Jonathan Chait was pretty excited about the Boston Globe’s front page story on Bain Capital yesterday. The Globe
report held the momentary promise of enabling Obama’s toughest attacks
on Romney to be judged, (or rather re-adjudicated) by fact checkers at
the Post and FactCheck.org. Everything hinged on when Romney left the
company:
The Boston Globe today…reports that Romney has been lying about when he left Bain
Capital. This is utterly crucial. Both the fact-checking columns base
their conclusions on Romney’s claim that he left Bain in 1999. Obama’s
ads are misleading, both say, because they hold Romney accountable for
things Bain did after 1999. The revelation that Romney was actively
managing Bain renders both those judgments moot.
But today Chait has reversed himself and is clearly trying to climb off the Globe’s bandwagon. Where yesterday he claimed that Romney lied, today he offers a more reflective post on “What’s True and False in Obama’s Bain Attacks.” It’s not very hard to figure out the false part, though as we’ll see in a moment the true part is much more elusive:
President Obama and his allies…have attacked Romney’s record
itself. And what they’re saying is, on the basis of the facts available
to us, untrue…The ads attacking Romney are based on pure conjecture. Obama has an ad saying of Romney, “he shipped jobs to China and Mexico.” But Bain Capital did those things after Romney stopped running the company.
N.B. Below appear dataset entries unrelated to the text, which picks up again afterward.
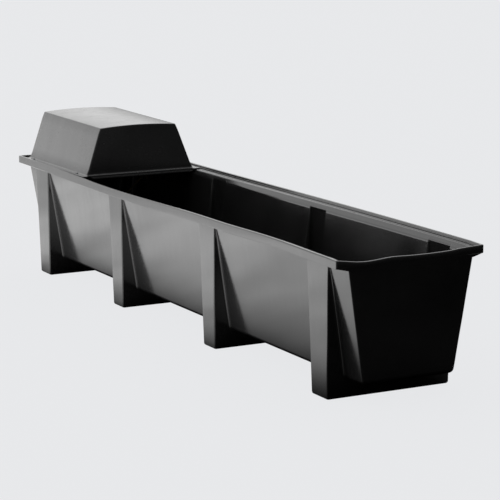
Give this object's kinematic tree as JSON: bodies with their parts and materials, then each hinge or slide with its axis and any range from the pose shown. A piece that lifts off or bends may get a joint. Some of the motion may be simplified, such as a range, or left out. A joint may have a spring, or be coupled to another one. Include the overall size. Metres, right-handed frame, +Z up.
{
  "type": "livestock water trough",
  "caption": "Long narrow moulded plastic water trough on hollow side legs, with a covered float valve at one end that keeps it filled and a drain plug low in the side.",
  "frame": {"origin": "on the ground under the centre of the trough's overall outline", "axes": "+X along the trough away from the service cover, +Y across it towards the inlet and the drain, +Z up"},
  "size_m": [2.44, 0.515, 0.62],
  "materials": {
    "tank_polyethylene": "moulded black with a soft shine",
    "cover_polyethylene": "moulded black with a soft shine",
    "zinc_steel": "dull weathered zinc plate",
    "valve_brass": "dull tarnished brass",
    "white_nylon": "satin nylon",
    "black_rubber": "matt rubber",
    "float_plastic": "moulded black",
    "fitting_plastic": "moulded polypropylene"
  },
  "bodies": {
    "tank": {"tank_rim": "tank_polyethylene", "tank_near_wall": "tank_polyethylene", "tank_far_wall": "tank_polyethylene", "tank_front_end": "tank_polyethylene", "tank_back_end": "tank_polyethylene", "tank_floor": "tank_polyethylene", "tank_feet": "tank_polyethylene", "cover_washers": "zinc_steel", "cover_wing_nuts": "zinc_steel", "valve_body": "valve_brass", "valve_end_cap": "valve_brass", "valve_seat": "white_nylon", "lever_pin": "zinc_steel", "inner_backnut": "valve_brass", "outer_backnut": "valve_brass", "inner_inlet_washer": "black_rubber", "outer_inlet_washer": "black_rubber", "drain_bush": "fitting_plastic", "drain_gasket": "black_rubber", "drain_backnut": "fitting_plastic"},
    "cover": {"service_cover": "cover_polyethylene", "cover_bolts": "zinc_steel"},
    "piston": {"valve_piston": "valve_brass", "piston_washer": "black_rubber"},
    "arm": {"lever_fork": "valve_brass", "float_arm": "valve_brass", "arm_locknut": "valve_brass", "float_ball": "float_plastic", "float_insert": "valve_brass"},
    "plug": {"drain_plug": "fitting_plastic", "plug_o_ring": "black_rubber"}
  },
  "joints": [
    {"name": "cover_lift", "type": "slide", "parent": "tank", "child": "cover", "axis": [0, 0, 1], "range_m": [0, 0.25]},
    {"name": "float_swing", "type": "hinge", "parent": "tank", "child": "arm", "pos_m": [-0.95, 0.147, 0.3695], "axis": [-1, 0, 0], "range_deg": [0, 35]},
    {"name": "piston_slide", "type": "slide", "parent": "tank", "child": "piston", "axis": [0, 1, 0], "range_m": [0, 0.0069]},
    {"name": "plug_draw", "type": "slide", "parent": "tank", "child": "plug", "axis": [0, 1, 0], "range_m": [0, 0.05]}
  ],
  "couplings": [
    {"joint": "piston_slide", "follows": "float_swing", "m_per_rad": 0.011}
  ]
}
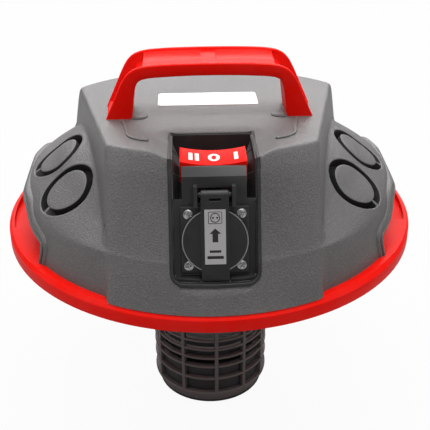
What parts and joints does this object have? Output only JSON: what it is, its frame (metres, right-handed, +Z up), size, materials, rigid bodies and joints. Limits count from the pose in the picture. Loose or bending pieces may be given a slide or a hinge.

So Obama’s attacks and his ads are false. That much is clear and I
guess we can offer some credit to Chait for admitting as much despite
his initial eagerness to believe otherwise. But the headline promised
more than a correction. It promised something true in Obama’s Bain
attacks. So where is the true part?
the main point is that the role of business is different than the role
of government — even if you deny that businesses have social
responsibilities, government still does.
First, I’m not sure that has been a part of Obama’s ads except in some “emanations of the penumbra” sense. But the real problem is that
Chait is assuming the thing at issue. There’s no doubt that government
has social responsibilities if by that you mean national defense, the
courts, and infrastructure that promotes the general welfare in the
broadest sense. What, it seems to me, we have been arguing about for the
last four years is the extent of that commitment.
Barack Obama has pushed for a different
definition of government’s social responsibilities. Are we committed to viewing health insurance as a right? Are
we committed to providing two years of unemployment benefits to
everyone who loses a job? Are we committed to food stamps for one out of
seven Americans and free government phones as well? More to the point,
are we committed to these things even if we’re $ 15 trillion in debt and
sinking deeper every year? The argument over those questions isn’t over. The 2010 election (and the current
situation in Europe) make that clear. But Chait’s explanation of how this argument works against Romney politically is telling:
Romney’s political problem is that the changes to the business
world he helped unleash are unpopular. Whether or not the old world of
benevolent corporations of the sort his father ran are justifiable or
can survive in a global economy, people liked them.
People do like free stuff. It’s a conclusion that is rarely in danger
of contradiction. The problem of course is that the free stuff the government is giving away is not really free,
the cost is merely shifted to someone else. Democrats, especially in this election, claim that someone
is “the rich” but in reality there aren’t nearly enough rich people or
companies to pay for everything we’re currently giving away. The people
who will really be stuck with the bill are future generations.
The notion that
businesses have no obligation save making money for their shareholders
is a hard sell, both conceptually and in the practical outcomes it
creates, like mass layoffs. Romney is attempting to portray his business
experience as “creating jobs,” but he was actually in the business of
creating wealth. Obama has every right to expose that contradiction. He doesn’t have a right to make things up in the process.
Hold on to your hats! Romney is a capitalist, not a New Deal progressive.
Looking at the state of the budget and the national debt, some might say
that’s exactly what we need right now. In any case, even Chait agrees
that the thin reed of Romney’s capitalism can’t justify the
intentionally dishonest ads coming out of the Obama campaign.